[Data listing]
┌──
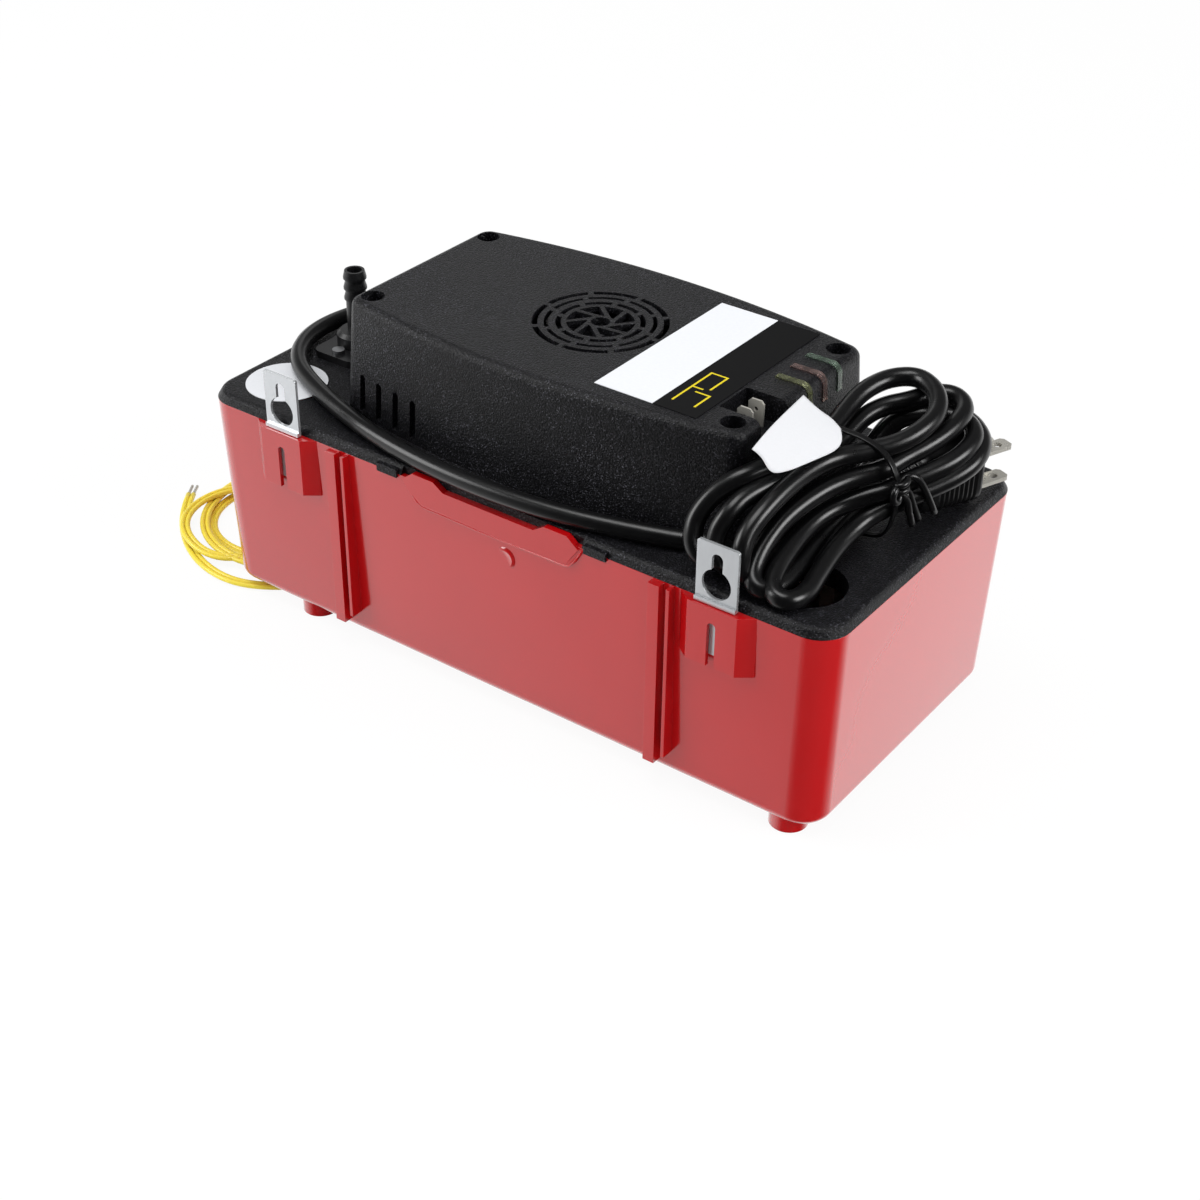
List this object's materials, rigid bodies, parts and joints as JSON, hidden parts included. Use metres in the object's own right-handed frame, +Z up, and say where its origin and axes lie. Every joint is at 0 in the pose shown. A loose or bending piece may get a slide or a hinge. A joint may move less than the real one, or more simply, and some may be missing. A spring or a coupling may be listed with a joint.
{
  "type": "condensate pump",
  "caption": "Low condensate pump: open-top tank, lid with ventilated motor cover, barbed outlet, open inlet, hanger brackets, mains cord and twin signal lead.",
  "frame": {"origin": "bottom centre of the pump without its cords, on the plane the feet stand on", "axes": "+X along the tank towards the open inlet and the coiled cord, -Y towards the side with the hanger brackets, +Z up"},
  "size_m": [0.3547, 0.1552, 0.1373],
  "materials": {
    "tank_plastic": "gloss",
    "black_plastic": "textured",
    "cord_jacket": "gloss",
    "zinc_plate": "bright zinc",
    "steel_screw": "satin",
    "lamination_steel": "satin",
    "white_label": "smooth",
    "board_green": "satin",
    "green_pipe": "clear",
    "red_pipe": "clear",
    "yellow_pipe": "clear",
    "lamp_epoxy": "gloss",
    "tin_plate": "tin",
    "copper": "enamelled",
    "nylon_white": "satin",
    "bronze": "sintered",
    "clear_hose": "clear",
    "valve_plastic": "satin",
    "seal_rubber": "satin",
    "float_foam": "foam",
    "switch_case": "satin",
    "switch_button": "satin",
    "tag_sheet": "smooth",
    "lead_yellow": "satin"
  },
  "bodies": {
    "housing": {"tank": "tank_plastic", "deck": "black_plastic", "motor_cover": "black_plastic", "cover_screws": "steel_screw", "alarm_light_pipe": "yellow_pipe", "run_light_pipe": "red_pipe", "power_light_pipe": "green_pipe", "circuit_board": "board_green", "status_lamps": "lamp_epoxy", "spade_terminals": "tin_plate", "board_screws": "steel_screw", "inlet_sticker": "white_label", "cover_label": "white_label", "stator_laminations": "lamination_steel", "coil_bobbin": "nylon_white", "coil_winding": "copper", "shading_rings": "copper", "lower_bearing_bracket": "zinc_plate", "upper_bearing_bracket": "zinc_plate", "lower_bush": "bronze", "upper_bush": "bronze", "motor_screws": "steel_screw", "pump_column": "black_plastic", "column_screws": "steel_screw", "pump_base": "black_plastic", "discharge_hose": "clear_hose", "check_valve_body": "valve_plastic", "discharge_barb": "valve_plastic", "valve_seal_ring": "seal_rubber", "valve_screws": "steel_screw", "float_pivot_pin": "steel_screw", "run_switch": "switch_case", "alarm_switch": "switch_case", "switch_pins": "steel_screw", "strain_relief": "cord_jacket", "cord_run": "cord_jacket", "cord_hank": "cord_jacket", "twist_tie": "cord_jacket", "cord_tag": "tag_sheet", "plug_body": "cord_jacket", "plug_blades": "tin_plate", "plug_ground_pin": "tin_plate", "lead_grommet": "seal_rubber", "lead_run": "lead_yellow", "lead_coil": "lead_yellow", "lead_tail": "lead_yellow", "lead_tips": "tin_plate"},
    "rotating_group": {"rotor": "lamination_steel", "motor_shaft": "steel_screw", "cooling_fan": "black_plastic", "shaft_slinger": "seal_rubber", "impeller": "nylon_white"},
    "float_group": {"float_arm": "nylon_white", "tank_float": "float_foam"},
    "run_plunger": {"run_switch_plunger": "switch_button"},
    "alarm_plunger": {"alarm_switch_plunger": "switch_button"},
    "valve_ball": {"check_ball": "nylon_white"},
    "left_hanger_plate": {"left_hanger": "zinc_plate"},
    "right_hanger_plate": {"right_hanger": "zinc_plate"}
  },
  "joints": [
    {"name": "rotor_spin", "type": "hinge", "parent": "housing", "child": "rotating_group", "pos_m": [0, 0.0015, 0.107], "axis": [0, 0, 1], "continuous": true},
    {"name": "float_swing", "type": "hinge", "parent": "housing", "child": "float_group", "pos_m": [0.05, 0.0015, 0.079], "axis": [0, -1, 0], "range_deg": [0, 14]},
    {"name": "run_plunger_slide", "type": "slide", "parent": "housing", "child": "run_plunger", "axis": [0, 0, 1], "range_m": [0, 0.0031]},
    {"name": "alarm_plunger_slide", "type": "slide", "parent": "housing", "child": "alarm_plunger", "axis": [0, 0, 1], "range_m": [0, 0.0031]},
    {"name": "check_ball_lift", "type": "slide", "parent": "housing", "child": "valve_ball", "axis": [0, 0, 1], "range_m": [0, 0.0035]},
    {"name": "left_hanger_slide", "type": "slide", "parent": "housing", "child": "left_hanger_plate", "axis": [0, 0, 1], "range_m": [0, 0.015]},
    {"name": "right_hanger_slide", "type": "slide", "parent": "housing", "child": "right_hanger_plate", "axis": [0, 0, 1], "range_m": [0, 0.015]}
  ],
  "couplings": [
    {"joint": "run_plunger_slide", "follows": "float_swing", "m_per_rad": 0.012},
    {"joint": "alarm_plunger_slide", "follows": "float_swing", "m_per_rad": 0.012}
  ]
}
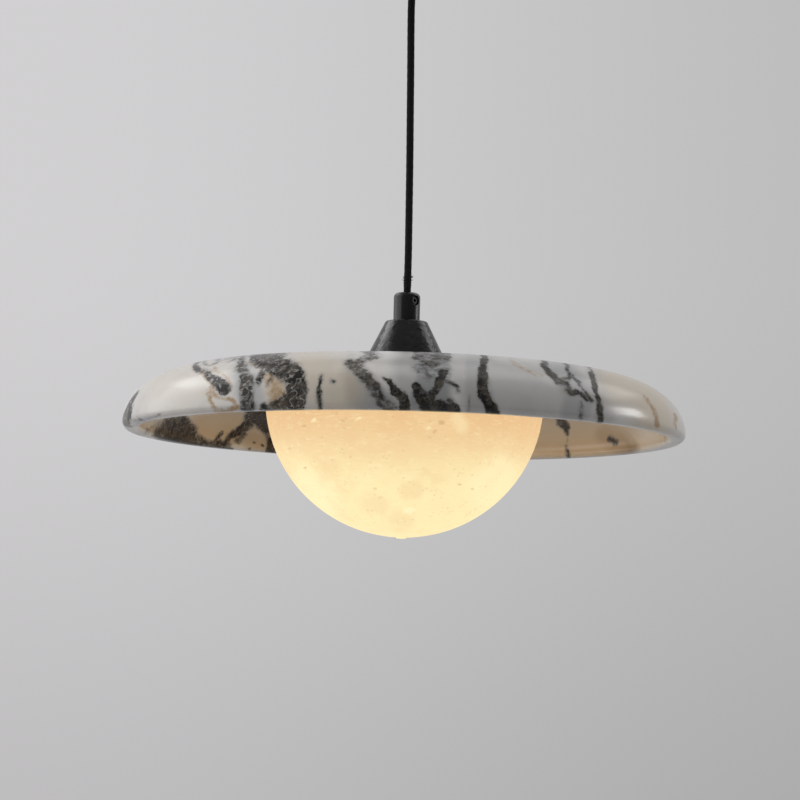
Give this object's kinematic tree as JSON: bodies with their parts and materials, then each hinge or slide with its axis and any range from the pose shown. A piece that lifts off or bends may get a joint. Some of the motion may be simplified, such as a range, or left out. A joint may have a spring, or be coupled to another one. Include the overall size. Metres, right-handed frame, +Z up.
└──
### Problem to solve
Restate the whole listing exactly, leaving out nothing.

### Solution to the exercise
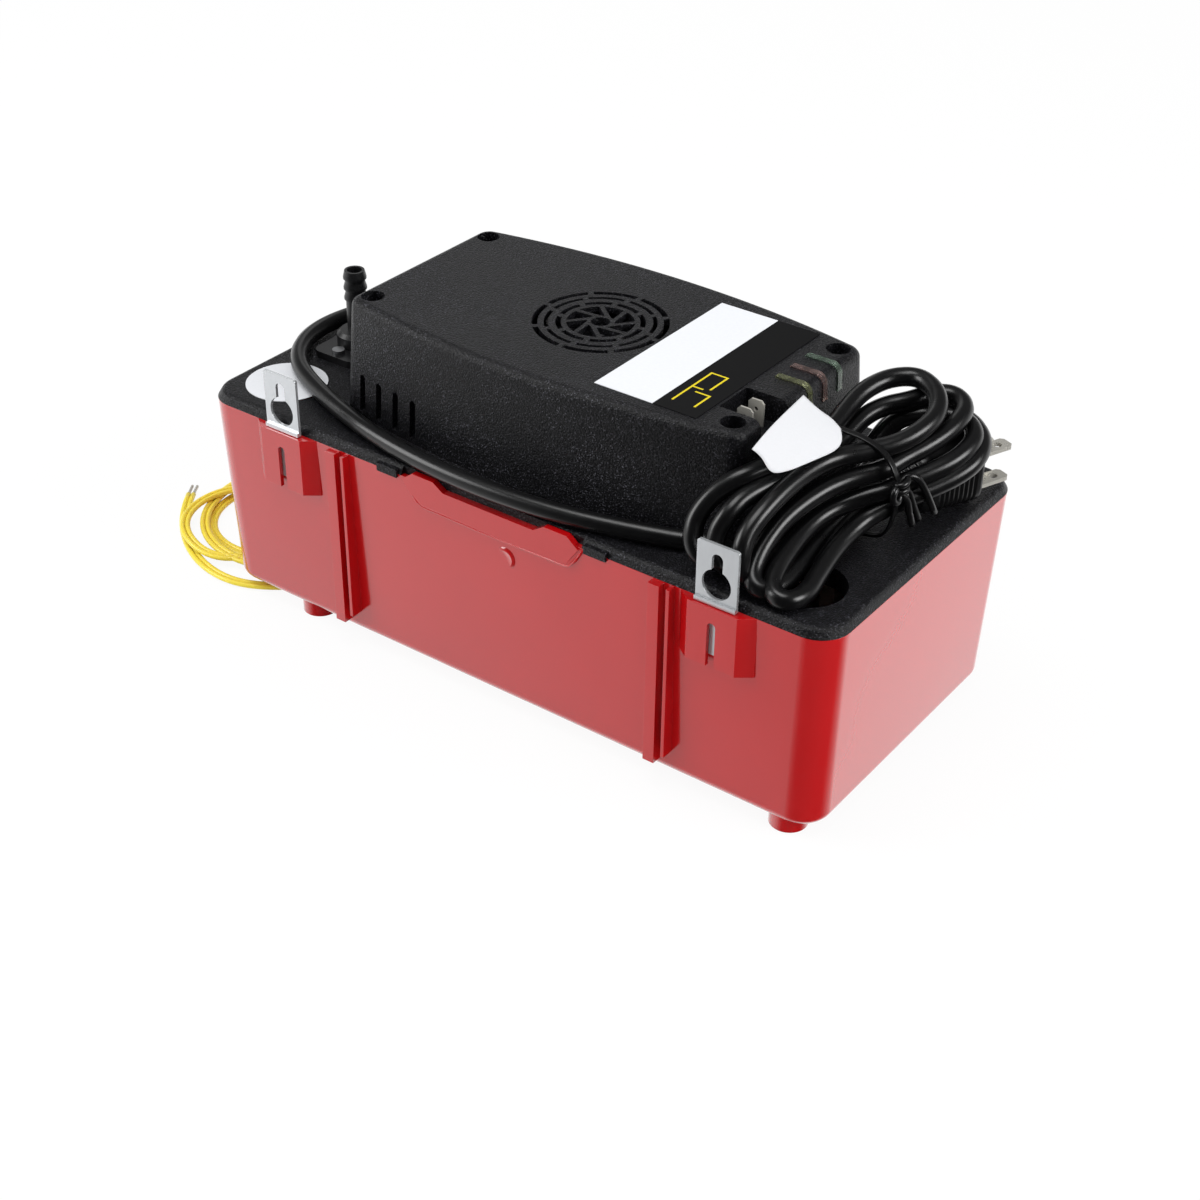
List this object's materials, rigid bodies, parts and joints as JSON, hidden parts included. Use metres in the object's own right-handed frame, +Z up, and say where its origin and axes lie. Every joint is at 0 in the pose shown. A loose or bending piece may get a slide or a hinge. A joint may move less than the real one, or more simply, and some may be missing. A spring or a coupling may be listed with a joint.
{
  "type": "condensate pump",
  "caption": "Low condensate pump: open-top tank, lid with ventilated motor cover, barbed outlet, open inlet, hanger brackets, mains cord and twin signal lead.",
  "frame": {"origin": "bottom centre of the pump without its cords, on the plane the feet stand on", "axes": "+X along the tank towards the open inlet and the coiled cord, -Y towards the side with the hanger brackets, +Z up"},
  "size_m": [0.3547, 0.1552, 0.1373],
  "materials": {
    "tank_plastic": "gloss",
    "black_plastic": "textured",
    "cord_jacket": "gloss",
    "zinc_plate": "bright zinc",
    "steel_screw": "satin",
    "lamination_steel": "satin",
    "white_label": "smooth",
    "board_green": "satin",
    "green_pipe": "clear",
    "red_pipe": "clear",
    "yellow_pipe": "clear",
    "lamp_epoxy": "gloss",
    "tin_plate": "tin",
    "copper": "enamelled",
    "nylon_white": "satin",
    "bronze": "sintered",
    "clear_hose": "clear",
    "valve_plastic": "satin",
    "seal_rubber": "satin",
    "float_foam": "foam",
    "switch_case": "satin",
    "switch_button": "satin",
    "tag_sheet": "smooth",
    "lead_yellow": "satin"
  },
  "bodies": {
    "housing": {"tank": "tank_plastic", "deck": "black_plastic", "motor_cover": "black_plastic", "cover_screws": "steel_screw", "alarm_light_pipe": "yellow_pipe", "run_light_pipe": "red_pipe", "power_light_pipe": "green_pipe", "circuit_board": "board_green", "status_lamps": "lamp_epoxy", "spade_terminals": "tin_plate", "board_screws": "steel_screw", "inlet_sticker": "white_label", "cover_label": "white_label", "stator_laminations": "lamination_steel", "coil_bobbin": "nylon_white", "coil_winding": "copper", "shading_rings": "copper", "lower_bearing_bracket": "zinc_plate", "upper_bearing_bracket": "zinc_plate", "lower_bush": "bronze", "upper_bush": "bronze", "motor_screws": "steel_screw", "pump_column": "black_plastic", "column_screws": "steel_screw", "pump_base": "black_plastic", "discharge_hose": "clear_hose", "check_valve_body": "valve_plastic", "discharge_barb": "valve_plastic", "valve_seal_ring": "seal_rubber", "valve_screws": "steel_screw", "float_pivot_pin": "steel_screw", "run_switch": "switch_case", "alarm_switch": "switch_case", "switch_pins": "steel_screw", "strain_relief": "cord_jacket", "cord_run": "cord_jacket", "cord_hank": "cord_jacket", "twist_tie": "cord_jacket", "cord_tag": "tag_sheet", "plug_body": "cord_jacket", "plug_blades": "tin_plate", "plug_ground_pin": "tin_plate", "lead_grommet": "seal_rubber", "lead_run": "lead_yellow", "lead_coil": "lead_yellow", "lead_tail": "lead_yellow", "lead_tips": "tin_plate"},
    "rotating_group": {"rotor": "lamination_steel", "motor_shaft": "steel_screw", "cooling_fan": "black_plastic", "shaft_slinger": "seal_rubber", "impeller": "nylon_white"},
    "float_group": {"float_arm": "nylon_white", "tank_float": "float_foam"},
    "run_plunger": {"run_switch_plunger": "switch_button"},
    "alarm_plunger": {"alarm_switch_plunger": "switch_button"},
    "valve_ball": {"check_ball": "nylon_white"},
    "left_hanger_plate": {"left_hanger": "zinc_plate"},
    "right_hanger_plate": {"right_hanger": "zinc_plate"}
  },
  "joints": [
    {"name": "rotor_spin", "type": "hinge", "parent": "housing", "child": "rotating_group", "pos_m": [0, 0.0015, 0.107], "axis": [0, 0, 1], "continuous": true},
    {"name": "float_swing", "type": "hinge", "parent": "housing", "child": "float_group", "pos_m": [0.05, 0.0015, 0.079], "axis": [0, -1, 0], "range_deg": [0, 14]},
    {"name": "run_plunger_slide", "type": "slide", "parent": "housing", "child": "run_plunger", "axis": [0, 0, 1], "range_m": [0, 0.0031]},
    {"name": "alarm_plunger_slide", "type": "slide", "parent": "housing", "child": "alarm_plunger", "axis": [0, 0, 1], "range_m": [0, 0.0031]},
    {"name": "check_ball_lift", "type": "slide", "parent": "housing", "child": "valve_ball", "axis": [0, 0, 1], "range_m": [0, 0.0035]},
    {"name": "left_hanger_slide", "type": "slide", "parent": "housing", "child": "left_hanger_plate", "axis": [0, 0, 1], "range_m": [0, 0.015]},
    {"name": "right_hanger_slide", "type": "slide", "parent": "housing", "child": "right_hanger_plate", "axis": [0, 0, 1], "range_m": [0, 0.015]}
  ],
  "couplings": [
    {"joint": "run_plunger_slide", "follows": "float_swing", "m_per_rad": 0.012},
    {"joint": "alarm_plunger_slide", "follows": "float_swing", "m_per_rad": 0.012}
  ]
}
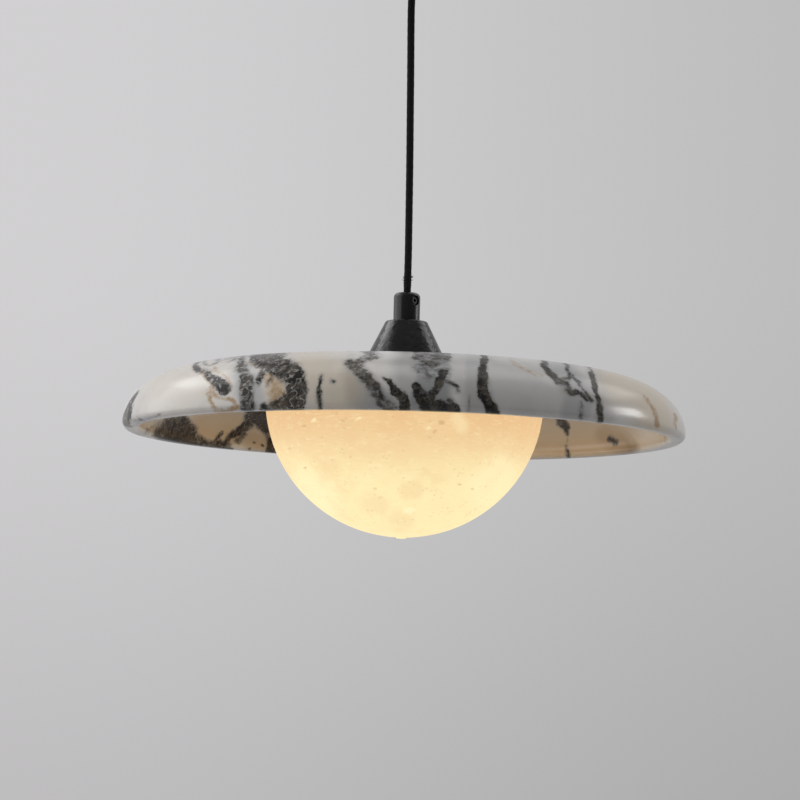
Give this object's kinematic tree as JSON: bodies with their parts and materials, then each hinge or slide with its axis and any range from the pose shown. A piece that lifts off or bends may get a joint. Some of the motion may be simplified, such as a range, or left out. A joint may have a spring, or be coupled to another one. Include the overall size. Metres, right-handed frame, +Z up.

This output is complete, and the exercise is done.